··· MATERIAL ···

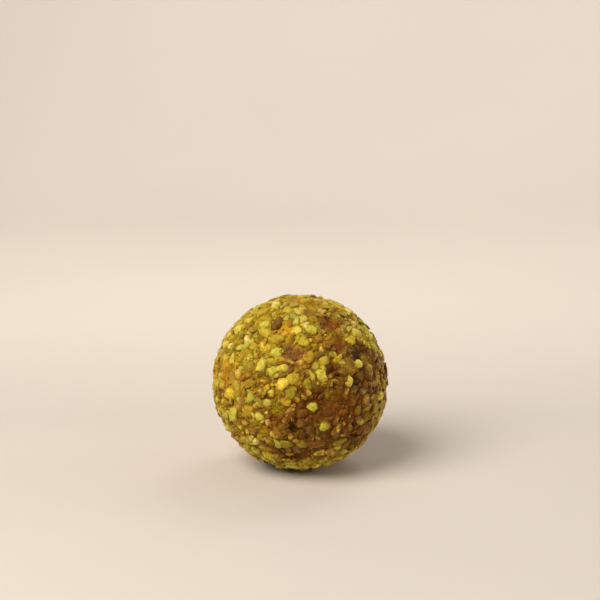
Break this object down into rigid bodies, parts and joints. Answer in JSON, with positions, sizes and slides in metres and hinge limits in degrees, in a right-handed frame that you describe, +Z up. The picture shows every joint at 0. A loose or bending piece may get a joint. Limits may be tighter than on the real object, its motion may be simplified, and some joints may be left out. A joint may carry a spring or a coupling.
{
  "type": "date ball",
  "caption": "Round sweet of date paste, coated all over in chopped pistachios pressed in by rolling; it rests on a small flat spot.",
  "frame": {"origin": "middle of the flat spot that the ball rests on, which is the middle of its box's bottom", "axes": "+Z up through the ball's middle; -Y is the side shown, with the most detail"},
  "size_m": [0.0357, 0.036, 0.0355],
  "materials": {
    "pistachio": "chopped pistachio, matte and a little oily, yellow-green to gold where the paste has stained it",
    "date_paste": "sticky date paste, semi-gloss, dark reddish brown to amber"
  },
  "bodies": {
    "root": {"date_ball": "pistachio"}
  },
  "joints": []
}
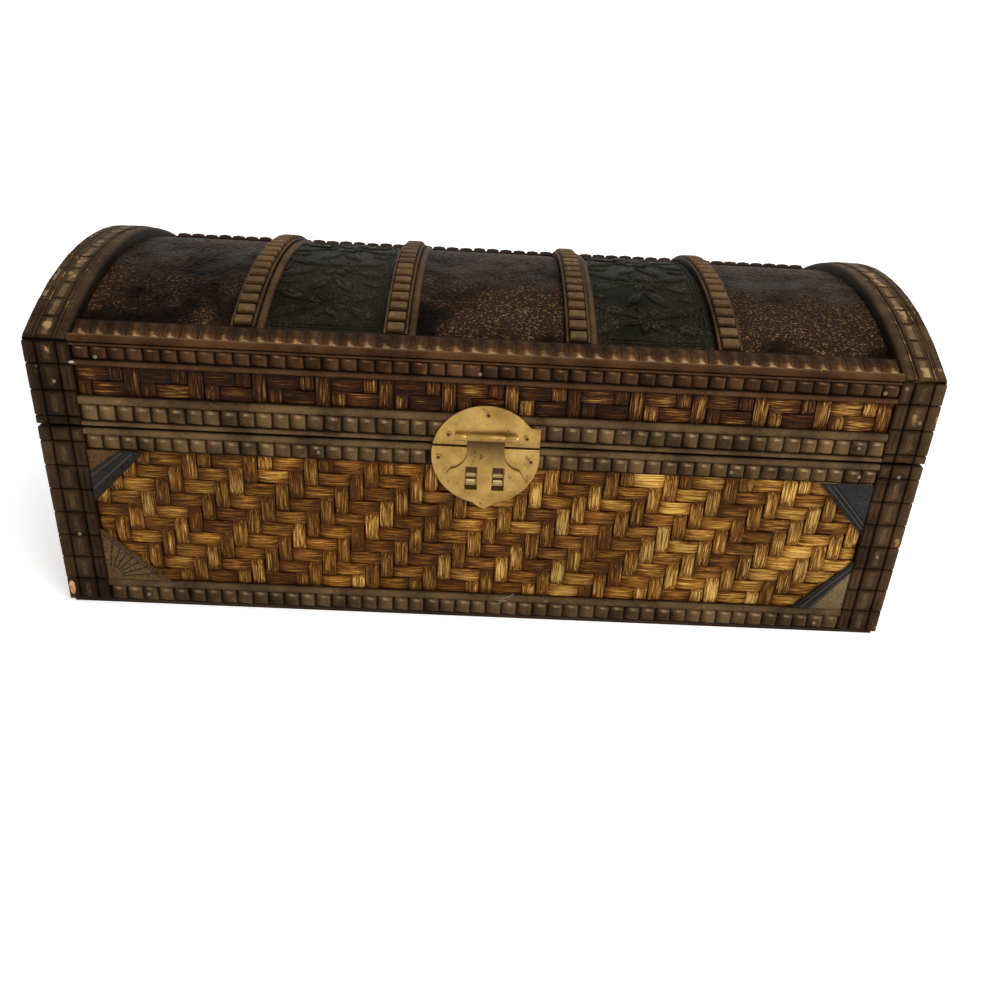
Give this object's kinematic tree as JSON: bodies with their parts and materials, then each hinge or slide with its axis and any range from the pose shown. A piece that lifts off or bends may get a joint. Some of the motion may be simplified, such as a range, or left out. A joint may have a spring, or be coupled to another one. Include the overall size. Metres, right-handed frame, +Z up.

···

*PROBLEM DESCRIPTION:*
Repeat the data above, word for word.

*FULL ANSWER:*
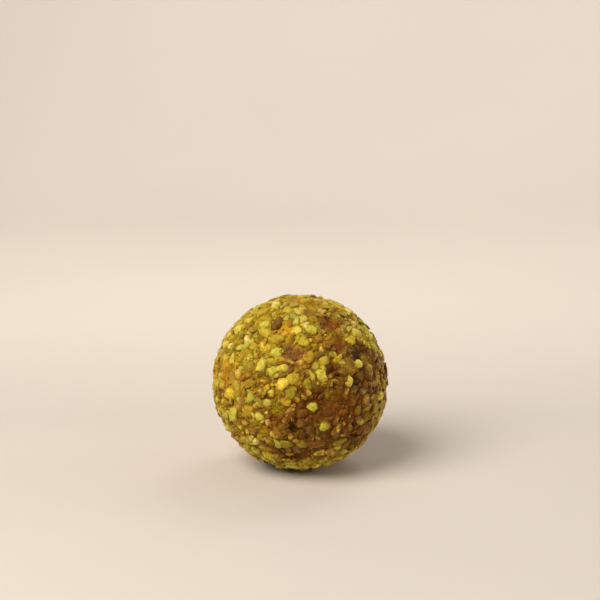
Break this object down into rigid bodies, parts and joints. Answer in JSON, with positions, sizes and slides in metres and hinge limits in degrees, in a right-handed frame that you describe, +Z up. The picture shows every joint at 0. A loose or bending piece may get a joint. Limits may be tighter than on the real object, its motion may be simplified, and some joints may be left out. A joint may carry a spring or a coupling.
{
  "type": "date ball",
  "caption": "Round sweet of date paste, coated all over in chopped pistachios pressed in by rolling; it rests on a small flat spot.",
  "frame": {"origin": "middle of the flat spot that the ball rests on, which is the middle of its box's bottom", "axes": "+Z up through the ball's middle; -Y is the side shown, with the most detail"},
  "size_m": [0.0357, 0.036, 0.0355],
  "materials": {
    "pistachio": "chopped pistachio, matte and a little oily, yellow-green to gold where the paste has stained it",
    "date_paste": "sticky date paste, semi-gloss, dark reddish brown to amber"
  },
  "bodies": {
    "root": {"date_ball": "pistachio"}
  },
  "joints": []
}
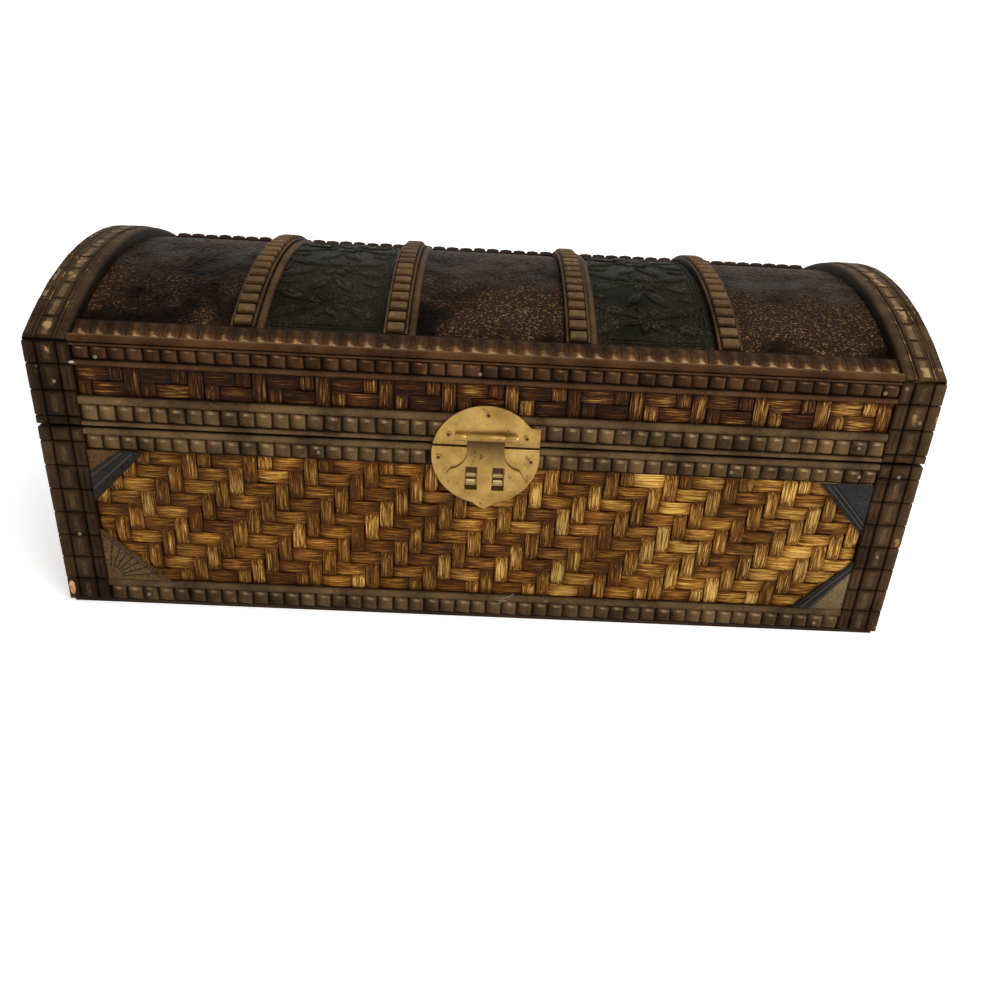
Give this object's kinematic tree as JSON: bodies with their parts and materials, then each hinge or slide with its axis and any range from the pose shown. A piece that lifts off or bends may get a joint. Some of the motion may be simplified, such as a range, or left out. A joint may have a spring, or be coupled to another one. Include the overall size. Metres, right-handed frame, +Z up.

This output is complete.